Avrà un incontro importante con lo zio Agostino Marresi (cugino del nonno Bastiano), un vecchio di ottantacinque anni, che si mostra affettuoso e intenzionato a consigliarlo, e da questo incontro trarrà la forza per tornare dalla madre e dirle che è cambiato e non andrà più alla messa domenicale (ma più avanti troveremo: “alle undici usciva di casa per correre in Duomo ad ascoltare la messa cantata.”).
Tanto questo incontro quanto altre scene che si aprono all’improvviso a siparietto rivelano una straordinaria capacità narrativa dell’autore, il quale sa tenere e variare con leggerezza i fili della sua storia. Si pensi, ad esempio, alla cena in una povera trattoria di Milano, dove Pietruccio si reca con il padrone di suo nonno, Filippaccio Frezzi, simpatica e vivida: lo spilorcio Filippaccio dirà all’ostessa: “Al ragazzo il formaggio non piace: datene una porzione a me; ma tenero, perché ho tre denti soli, lunghi ma non troppo sicuri.”. O alla parentesi di vita trascorsa con il giovane povero e malaticcio Andrea Vietti.
Non dobbiamo dimenticare che il percorso formativo di Pietruccio, che è in cerca del proprio destino, resta sempre legato all’amore verso la sua famiglia, in specie il nonno, la madre e le due sorelle, così che esso non è mai dipendente da una ambizione personale, bensì da un sentimento nobile di attaccamento alle proprie radici: “quel buon preside che vedeva già in lui un grande uomo, mentre egli si accontentava di diventare un uomo, ma al più presto possibile, per sollevare il nonno, per aiutare la mamma ed allietare la vita delle sorelle.”; “Nonno, ti giuro che non ti dovrai mai vergognare di me.”.

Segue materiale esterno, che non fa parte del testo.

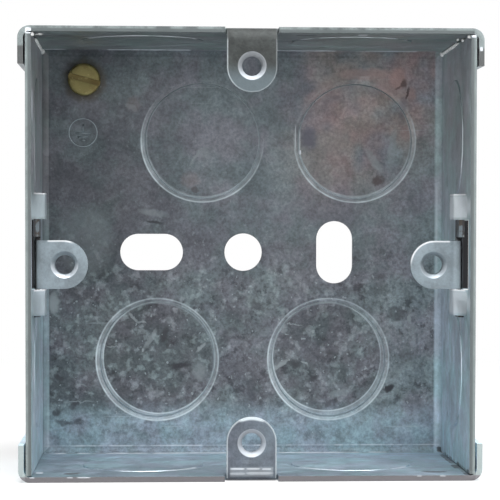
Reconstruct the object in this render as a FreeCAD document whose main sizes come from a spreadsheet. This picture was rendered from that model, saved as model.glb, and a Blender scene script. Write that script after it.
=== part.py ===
import FreeCAD, Part
import os
import re
import Sketcher

# Flush back box for one wiring accessory, folded from galvanised sheet.
# Millimetres. X is to the right, Z is up, and the mouth of the box faces -Y.
# The origin is the middle of the back's outer face.

SIZES = {
    # Folded sheet
    "box_width": 72.0,
    "box_height": 72.6,
    "box_depth": 35.0,
    "gauge": 0.9,
    "bend_inside": 1.3,
    "corner_gap": 0.2,
    # Ears of the top and bottom walls, folded over the side walls
    "ear_length": 6.0,
    "ear_gap": 0.3,
    "ear_bend_inside": 1.0,
    # Tapped holes for the accessory's screws, set in from the walls' outer faces
    "side_fixing_inset": 5.85,
    "cap_fixing_inset": 6.15,
    "thread_bore": 1.65,
    "collar_wall": 0.75,
    "collar_height": 1.1,
    "bore_lip": 0.55,
    # Fixed lugs, folded from the rim of the top and bottom walls
    "fixed_lug_width": 8.0,
    "fixed_lug_tip": 4.2,
    "fixed_lug_setback": 0.3,
    "fixed_lug_slit": 0.3,
    # Sliding lugs in the side walls
    "side_lug_width": 7.9,
    "side_lug_tip": 3.8,
    "side_lug_setback": 7.5,
    "side_lug_gauge": 0.9,
    "side_lug_bend_inside": 1.0,
    "side_lug_travel": 3.4,
    "side_lug_end_play": 0.05,
    "leg_face_play": 0.05,
    "wing_play": 0.15,
    "wing_reach": 4.6,
    "wing_notch": 0.6,
    "wing_corner": 0.6,
    "notch_depth": 0.3,
    "tongue_length": 5.6,
    # Straps lanced inwards from the side walls, and the window between them
    "strap_width": 4.2,
    "strap_ahead": 4.1,
    "strap_length": 10.0,
    "strap_ramp": 2.8,
    "strap_edge_round": 1.0,
    "window_ahead": 1.1,
    # Knockouts, half sheared and pressed in from outside
    "knockout_radius": 9.95,
    "groove_width": 0.9,
    "groove_depth": 0.32,
    "groove_flank": 0.12,
    "disc_sunk": 0.2,
    "low_knockout_spacing": 30.2,
    "low_knockout_inset": 16.5,
    "high_knockout_spacing": 26.9,
    "high_knockout_inset": 15.85,
    "high_knockout_from_side": 15.4,
    "cap_knockout_spacing": 35.0,
    "cap_knockout_rise": 17.5,
    "side_knockout_spacing": 38.6,
    "side_knockout_rise": 15.5,
    # Fixing holes of the back
    "back_hole_radius": 3.3,
    "slot_radius": 3.2,
    "slot_length": 11.0,
    "slot_across": 16.1,
    # Earth screw and its tapped collar, set in from the inner corner
    "earth_side_inset": 7.3,
    "earth_cap_inset": 5.4,
    "earth_shank_radius": 1.6,
    "earth_bore_play": 0.05,
    "earth_collar_wall": 0.9,
    "earth_collar_height": 1.4,
    "earth_head_radius": 2.85,
    "earth_head_height": 1.7,
    "earth_head_chamfer": 0.45,
    "earth_slot_width": 0.9,
    "earth_slot_depth": 0.8,
    "earth_slot_angle": 15.0,
    "earth_tip_chamfer": 0.4,
}

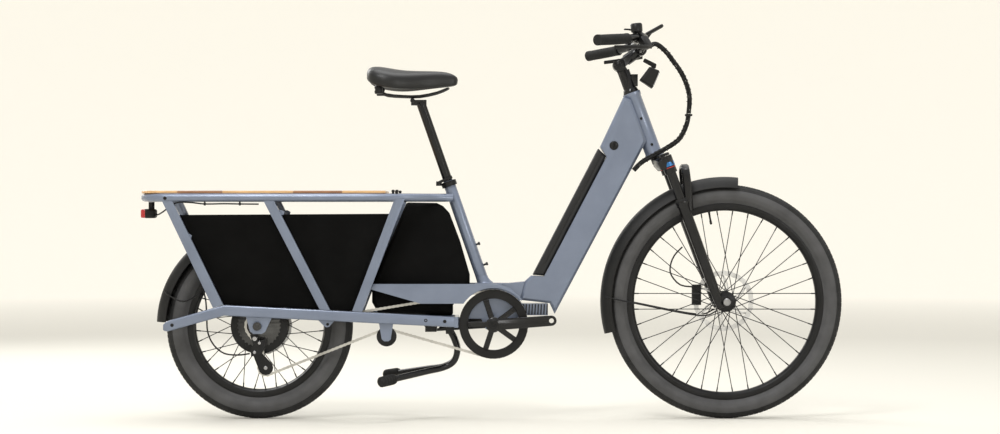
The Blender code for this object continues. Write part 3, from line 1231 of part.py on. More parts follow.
def build():
    clear_scene()
    make_front_frame()
    make_yoke()
    make_seat_tube()
    make_lower_stay("chainstay_right", -1)
    make_lower_stay("chainstay_left", 1)
    make_rack()
    make_panels()
    make_rear_fender()
    make_tail_light()
    make_battery()
    make_rear_axle()
    make_rear_caliper()
    make_front_wheel()
    make_rear_wheel()
    make_cranks()
    make_chain()
    make_cassette()
    pulley("chain_idler", IDLER, IDLER_PITCH - CHAIN_HALF_HEIGHT - 0.0014, 0.0290, 0.0037, BLACK_METAL)
    pulley("jockey_upper", JOCKEY_UPPER, JOCKEY_PITCH - CHAIN_HALF_HEIGHT - 0.0006, 0.0, 0.0030, BLACK_PLASTIC)
    pulley("jockey_lower", JOCKEY_LOWER, JOCKEY_LOWER_PITCH - CHAIN_HALF_HEIGHT - 0.0006, 0.0, 0.0030,
           BLACK_PLASTIC)
    make_derailleur()
    make_shift_cable()
    make_seat()
    make_stand()
    make_fork()
    make_lowers()
    make_cockpit()
    make_cables()


build()
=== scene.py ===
import json
from math import asin, atan2, cos, degrees, exp, hypot, pi, radians, sin

import bmesh
import bpy
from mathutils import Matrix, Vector

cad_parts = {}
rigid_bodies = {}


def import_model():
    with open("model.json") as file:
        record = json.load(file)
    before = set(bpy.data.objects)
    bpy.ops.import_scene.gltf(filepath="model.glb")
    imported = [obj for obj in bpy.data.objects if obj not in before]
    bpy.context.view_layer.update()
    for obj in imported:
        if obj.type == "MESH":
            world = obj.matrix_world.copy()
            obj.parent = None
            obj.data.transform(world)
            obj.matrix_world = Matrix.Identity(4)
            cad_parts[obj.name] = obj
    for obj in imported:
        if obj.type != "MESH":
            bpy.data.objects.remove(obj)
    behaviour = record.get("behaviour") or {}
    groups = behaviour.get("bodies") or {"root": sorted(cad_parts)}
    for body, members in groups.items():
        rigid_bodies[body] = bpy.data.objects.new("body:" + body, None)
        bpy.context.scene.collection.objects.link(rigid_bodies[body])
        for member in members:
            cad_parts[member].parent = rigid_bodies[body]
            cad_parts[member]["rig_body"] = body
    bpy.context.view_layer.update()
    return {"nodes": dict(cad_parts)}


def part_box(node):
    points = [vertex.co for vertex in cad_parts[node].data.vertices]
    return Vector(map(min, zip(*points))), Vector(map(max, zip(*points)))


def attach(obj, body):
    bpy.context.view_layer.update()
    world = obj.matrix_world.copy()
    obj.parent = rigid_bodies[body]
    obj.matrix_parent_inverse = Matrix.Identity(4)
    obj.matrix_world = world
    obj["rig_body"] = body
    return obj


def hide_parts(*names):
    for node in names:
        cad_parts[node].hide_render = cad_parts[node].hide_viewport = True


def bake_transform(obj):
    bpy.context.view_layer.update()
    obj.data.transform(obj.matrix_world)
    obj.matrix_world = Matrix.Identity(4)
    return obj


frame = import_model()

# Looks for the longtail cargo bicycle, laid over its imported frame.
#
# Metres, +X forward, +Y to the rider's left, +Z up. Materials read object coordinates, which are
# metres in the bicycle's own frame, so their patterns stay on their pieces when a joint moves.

CAMERA_DISTANCE = 7.0
CAMERA_HEIGHT = 0.588
CAMERA_X = 0.0246
LENS_MM = 86.2

FRONT_AXLE = Vector((0.6815, 0.0, 0.3415))
REAR_AXLE = Vector((-0.677, 0.0, 0.272))
BB = Vector((0.006, 0.0, 0.277))
STEER_TILT = radians(20.2)
STEER_MIDDLE = Vector((0.443, 0.0, 0.857))
STEER_UP = Vector((-sin(STEER_TILT), 0.0, cos(STEER_TILT)))
STEER_FORWARD = Vector((cos(STEER_TILT), 0.0, sin(STEER_TILT)))
LEG_FORWARD = 0.0243
LEG_HALF_SPACING = 0.06
RAIL_Z = 0.6443
CHAIN_Y = -0.049
CHAIN_PITCH = 0.0127
IDLER = Vector((-0.3046, CHAIN_Y, 0.2415))
JOCKEY_UPPER = Vector((-0.68, CHAIN_Y, 0.19))
JOCKEY_LOWER = Vector((-0.655, CHAIN_Y, 0.15))
CHAIN_GUIDE = Vector((-0.385, CHAIN_Y, 0.3115))
DECK_SEAMS = (-0.43, -0.571, -0.775, -0.905)
GAP = 0.0003
TURN = 2.0 * pi

FLAT_FLOOR = 12.0       # radius of the flat part
FLOOR_BEND = 3.0        # radius of the curve from floor to wall
WALL_TOP = 7.0
FLOOR_SIDES = 96
NEAR_GLOW = 0.03        # emission of the floor, which grows with distance so that the backdrop stays pale
FAR_GLOW = 0.385
GLOW_STARTS = 5.0
GLOW_ENDS = 11.0


# ---- camera, light and floor

def show(item):
    bpy.context.scene.collection.objects.link(item)


def make_stage():
    camera = bpy.data.cameras.new("camera")
    camera.lens = LENS_MM
    camera.sensor_width = 36.0
    camera_object = bpy.data.objects.new("camera", camera)
    camera_object.location = (CAMERA_X, -CAMERA_DISTANCE, CAMERA_HEIGHT)
    camera_object.rotation_euler = (radians(90.0), 0.0, 0.0)
    show(camera_object)
    bpy.context.scene.camera = camera_object
    bpy.context.scene.view_settings.view_transform = "Standard"
    add_light("key_light", (-1.5, -3.4, 4.4), (0.0, 0.0, 0.5), 1.6, 110.0)
    add_light("fill_light", (3.4, -4.5, 1.8), (0.2, 0.0, 0.5), 1.2, 34.0)
    add_light("top_light", (0.0, 0.4, 4.6), (0.0, 0.0, 0.3), 3.0, 95.0)
    add_light("rim_light", (-2.5, 3.0, 2.6), (0.0, 0.0, 0.6), 2.0, 50.0)
    make_world()
    make_floor()


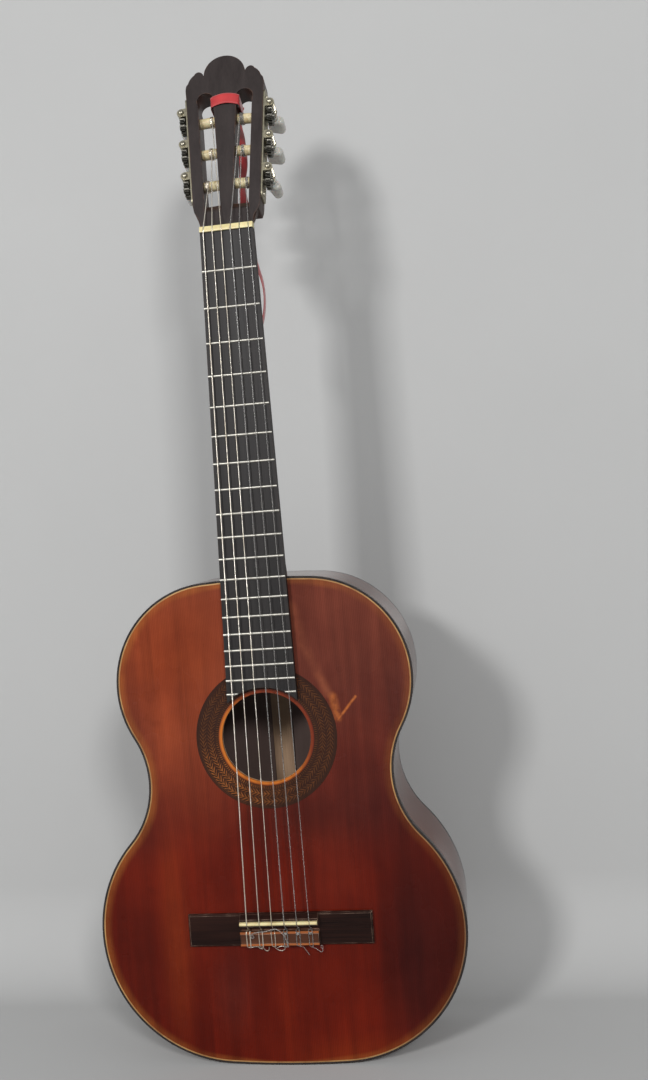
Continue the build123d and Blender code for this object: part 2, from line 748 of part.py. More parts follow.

Entrato in una manifattura tessile, viene notato per la sua bravura e vi fa presto carriera. Ciò che seguirà è un intreccio di sventure e di avventure, ma ciò che conta è che finalmente, con il lavoro assicuratogli dall’amministratore della fabbrica Franco Varzi, Pietruccio ritroverà la sua serenità e il piacere del vivere.